Compared with peers: Five9’s 18% Q1 growth contrasts with NICE’s low‑single‑digit growth in its recent quarter and Zendesk’s (ZEN) gradual pivot to higher‑value enterprise offerings. These cross‑company comparisons indicate that pure‑play CCaaS providers can still outpace broader CX incumbents, but they also underscore the dispersion in execution risk across the sector. Investors evaluating exposure to contact center modernization should weigh leading indicators such as large deal pipeline, AI product commercialization milestones, and customer NPS trends.
For CIOs and procurement committees, the near‑term lesson is to build contract timing assumptions into fiscal plans: calendar and budget cycles are affecting when large deals close. For investors, the short‑term sensitivity of the stock to guidance emphasizes the importance of tracking billings and backlog as leading indicators rather than relying solely on headline revenue beats.
Fazen Markets Perspective
Fazen Markets views the Q1 2026 outcome as a classic signaling event: Five9’s beat confirmed underlying secular demand for CCaaS and validated the firm’s AI‑led product roadmap, but management’s more cautious near‑term guidance illuminated execution risk at the enterprise sales layer. Our analysis suggests the market reaction — a 9.3% post‑market decline — reflects a re‑rating of forward multiple driven by a shorter window of guaranteed revenue visibility rather than a fundamental deterioration in addressable market size. We expect the stock’s forward multiple to remain sensitive to quarterly commentary on large deal cadence and NRR disclosure until a multi‑quarter run‑rate rebuild is visible.

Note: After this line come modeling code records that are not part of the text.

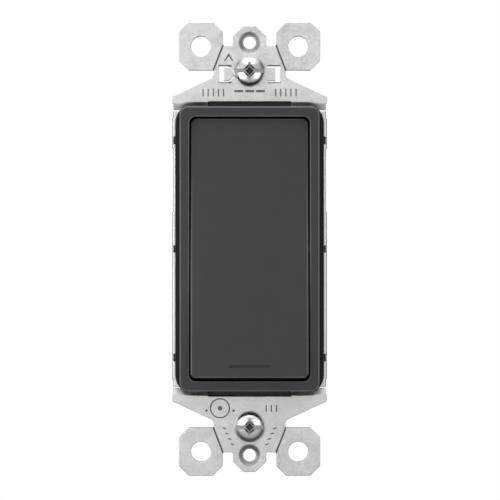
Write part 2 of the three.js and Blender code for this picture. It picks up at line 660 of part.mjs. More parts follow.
// The spring-metal clip that touches the top device screw, so that the screw earths the strap.
function groundClip() {
  const { halfWidth, bottom, top, thickness, holeR } = CLIP;
  const { waistHalfWidth, waistTop, fingerEnd, fingerHalfWidth } = CLIP_SHAPE;
  const front = SEAT;
  const back = SEAT + thickness;
  const waist = block([-waistHalfWidth, front, bottom], [waistHalfWidth, back, top]);
  const wings = block([-halfWidth, front, waistTop], [halfWidth, back, top]);
  const reach = DEVICE_SCREW.shankR + SEAT;
  const finger = block(
    [reach, front, DEVICE_SCREW_Z - fingerHalfWidth],
    [reach + thickness, fingerEnd, DEVICE_SCREW_Z + fingerHalfWidth],
  );
  const hole = barY(holeR, front - PAST, back + PAST, 0, DEVICE_SCREW_Z);
  return waist.add(wings).subtract(hole).add(finger);
}

// ---------- assembly ----------
const rockerSwitch = new THREE.Group();

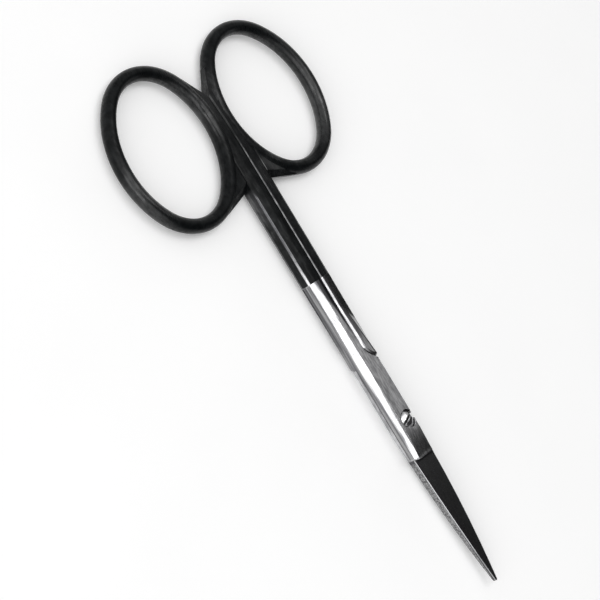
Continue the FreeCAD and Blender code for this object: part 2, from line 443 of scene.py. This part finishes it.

A contrarian reading is constructive: episodic timing delays create buying opportunities for investors focused on secular adoption and AI monetization over a 12–24 month horizon, provided the company demonstrates stabilization in billings and a pickup in conversion of pilot AI deployments into paid contracts. Conversely, if Five9 fails to convert the highlighted pipeline into contracted recurring revenue by Q3 2026, the valuation gap to peers with steadier enterprise execution will likely widen. Active investors should therefore prioritize pipeline transparency and ARR composition as the primary data points for re‑establishing conviction.
For sector allocation, Five9’s performance reinforces the case for diversified exposure across CCaaS incumbents and adjacent platform players, as execution dispersion, not TAM limitations, will drive differentiated returns over the coming quarters. Readers can find broader thematic analysis on cloud software and macro interplay at tech and our coverage of enterprise software trends at macro.
Risk Assessment
Key downside risks include continued elongation of enterprise procurement cycles, increased competition from hyperscalers or incumbent vendors bundling CX modules, and execution risk on AI products that may fail to monetize at expected rates. Five9 also faces concentration risk where timing of a handful of large deals can materially swing quarterly results. On the balance sheet side, while liquidity appears adequate today, slower billings could pressure operating cash flow if sales and marketing spend does not adjust commensurately.
Upside risks include successful commercial roll‑outs of generative AI features that improve agent productivity and customer outcomes, resulting in higher net retention and larger average contract values; acceleration in cloud migration among regulated industries; or a strategic partnership that broadens distribution. Each of these would materially improve forward visibility and support multiple expansion.
Outlook
Near term, the market will be watching Q2 billings trajectory and any incremental disclosure on dollar‑based net retention and large deal pipeline conversion. We expect volatility to persist as investors reconcile durable growth potential with the timing risk highlighted in the April 30 call. Over a 12‑ to 24‑month horizon, the fundamental demand drivers for cloud CX and AI augmentation remain intact, but investor returns will be determined by execution on the commercial funnel and product monetization cadence.
FAQ
Q: How material was the guidance change and what does it imply for FY 2026?
A: Management narrowed Q2 2026 revenue guidance to $215–$221 million and indicated a mid‑teens revenue growth expectation for FY 2026, down from a previously wider range. This suggests management expects some near‑term timing pressure but not a structural demand collapse. The guidance change was the primary reason for the 9.3% post‑market move on April 30, 2026.
Q: Does Five9’s AI roadmap change the competitive landscape?
A: Five9 emphasized generative AI pilots on the earnings call; successful AI deployments could materially increase average contract value and retention. However, monetization is not guaranteed — proof points over several quarters showing conversion from pilots to paid deployments will be critical to validate the thesis and justify a valuation premium over peers.
Bottom Line
Five9’s Q1 2026 beat confirms underlying CCaaS demand, but management’s cautious near‑term commentary on large‑deal timing drove a sharp 9.3% post‑earnings decline; investors should monitor billings and ARR conversion closely over the next two quarters. Disclaimer: This article is for informational purposes only and does not constitute investment advice.